A inauguração de Brasília foi a realização de um projeto de interiorização do Brasil e, porque não dizer, de um sonho futurista: uma cidade planejada, moderna, mais justa e com um sistema público de saúde que daria assistência do presidente da República ao mais humilde cidadão daquela comunidade prevista em 500 mil habitantes.
No resto do País, até 1988, quando foi promulgada a atual Constituição Federal, o sistema público de saúde era baseado no seguro social, financiado pelo aporte de empresas e trabalhadores e só os que tinham Carteira de Trabalho assinada e seus familiares tinham acesso ao Instituto Nacional de Assistência Médica da Previdência Social, o Inamps.
Ao restante da população a assistência vinha, quando havia, de instituições beneficentes, como as santas casas de misericórdia – era muito gasto, faltava organização e a saúde pública era ineficiente.
Aqui, desde 1960, a coisa foi diferente. O Plano Diretor de Saúde elaborado pelo médico Henrique Bandeira de Mello era arrojado e antecipou em 18 anos o que veio a ser tratado na Conferência Internacional sobre Cuidados Primários de Saúde em Alma-Ata, no Cazaquistão, em 1978.
A Declaração de Alma-Ata afirma que que
“a saúde – estado de completo bem-estar físico, mental e social, e não simplesmente a ausência de doença ou enfermidade – é um direito humano fundamental, e que a consecução do mais alto nível possível de saúde é a mais importante meta social mundial, cuja realização requer a ação de muitos outros setores sociais e econômicos, além do setor da saúde”.
Parte desse conceito foi incorporado à Constituição de 1988, quando foi criado o SUS.
Pelo Plano Bandeira de Mello, subordinada à Secretaria de Estado de Saúde, a Fundação Hospitalar do DF era integrada por estruturas hospitalares de diferentes níveis de complexidade e uma rede de serviços básicos espalhada pelo território, em todas as comunidades, para dar assistência à população – perto de casa.
Uma das vantagens do sistema concebido por Bandeira de Mello era, além de universalizar, concentrar a assistência à saúde da população sob o comando da FHDF, para reduzir custos, dar unidade à orientação das políticas e aumentar a eficiência dos serviços públicos de saúde.
Hoje em dia estão fazendo o contrário: criaram uma estrutura paralela à Secretaria de Saúde (o IGES-DF) para administrar parte da estrutura pública.
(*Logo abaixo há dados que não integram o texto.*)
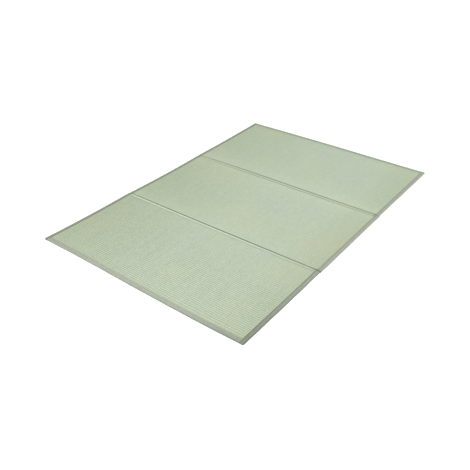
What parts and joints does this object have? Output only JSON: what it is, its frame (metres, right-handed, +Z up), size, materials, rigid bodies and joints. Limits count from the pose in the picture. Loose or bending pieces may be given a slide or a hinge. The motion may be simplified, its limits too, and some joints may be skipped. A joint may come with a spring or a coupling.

O gasto aumentou e não melhorou a assistência oferecida aos usuários do SUS.
Além desse erro (que considero uma decisão política das mais equivocadas da história de Brasília), a estrutura da rede pública de saúde não acompanhou o crescimento da população, muito menos a do Entorno do DF. A partir daí, tudo aquilo que era tão bom lá no início, começou a descarrilar, e hoje vemos uma estrutura insuficiente e sucateada para atender todas as necessidades do povo brasiliense – ou dos 70% da população que não podem pagar plano de saúde.
Mas não me refiro ao passado por saudosismo. O objetivo aqui é olhar para trás, para aquilo que foi tão bem pensado e executado, e destacar os princípios básicos para ter dado certo: houve planejamento, unidade de comando, foco na gestão e compromisso com a população, ao oferecer unidades assistenciais perto de casa e com profissionais suficientes para cuidar de toda a população.
Se voltarmos a seguir esses princípios do Plano Bandeira de Mello, teremos novamente uma Brasília com uma melhor assistência ao seu povo e novamente orgulhosa de seu sistema público de saúde. A História nos ensina, cabe a nós avaliar os fatos, reconhecer os erros e retomar aquilo que já foi demonstrado que dá certo.